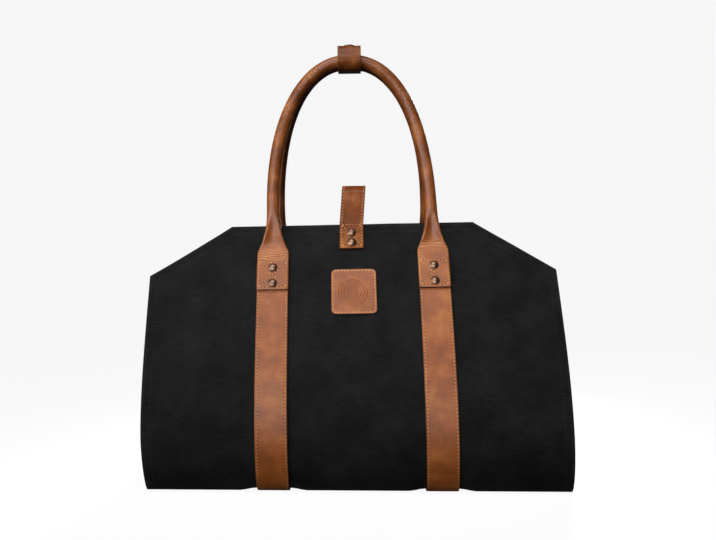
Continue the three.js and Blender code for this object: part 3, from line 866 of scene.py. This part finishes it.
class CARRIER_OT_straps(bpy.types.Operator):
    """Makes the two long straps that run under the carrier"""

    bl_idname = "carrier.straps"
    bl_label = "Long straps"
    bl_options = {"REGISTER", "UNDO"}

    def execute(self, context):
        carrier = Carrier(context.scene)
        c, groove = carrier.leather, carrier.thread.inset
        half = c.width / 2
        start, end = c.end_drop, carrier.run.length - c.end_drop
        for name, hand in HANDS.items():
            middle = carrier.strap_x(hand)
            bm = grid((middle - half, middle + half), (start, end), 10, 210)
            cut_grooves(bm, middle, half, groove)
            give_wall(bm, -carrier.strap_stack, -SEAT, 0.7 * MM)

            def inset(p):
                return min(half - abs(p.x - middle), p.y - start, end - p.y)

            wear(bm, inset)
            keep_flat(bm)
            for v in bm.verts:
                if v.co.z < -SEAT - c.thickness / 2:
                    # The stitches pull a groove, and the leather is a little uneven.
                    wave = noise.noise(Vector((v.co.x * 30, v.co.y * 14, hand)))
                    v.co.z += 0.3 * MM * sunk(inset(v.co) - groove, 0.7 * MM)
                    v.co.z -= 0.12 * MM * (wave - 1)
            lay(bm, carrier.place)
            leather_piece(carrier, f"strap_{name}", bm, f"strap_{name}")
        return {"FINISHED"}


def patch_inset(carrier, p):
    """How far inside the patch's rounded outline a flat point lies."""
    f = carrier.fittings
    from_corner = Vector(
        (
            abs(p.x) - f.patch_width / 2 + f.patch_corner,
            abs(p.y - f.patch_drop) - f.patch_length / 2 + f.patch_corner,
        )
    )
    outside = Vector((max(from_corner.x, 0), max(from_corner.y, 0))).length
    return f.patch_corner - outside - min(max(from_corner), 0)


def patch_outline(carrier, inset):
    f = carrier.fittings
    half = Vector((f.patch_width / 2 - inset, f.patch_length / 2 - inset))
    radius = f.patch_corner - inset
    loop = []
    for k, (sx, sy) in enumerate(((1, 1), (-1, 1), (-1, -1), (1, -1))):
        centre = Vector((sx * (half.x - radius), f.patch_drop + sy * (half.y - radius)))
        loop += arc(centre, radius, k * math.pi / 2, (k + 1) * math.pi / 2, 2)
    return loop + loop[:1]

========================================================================

Identify each line containing the string "scene" and copy it out.

Continue the three.js and Blender code for this object: part 3, from line 866 of scene.py. This part finishes it.
        carrier = Carrier(context.scene)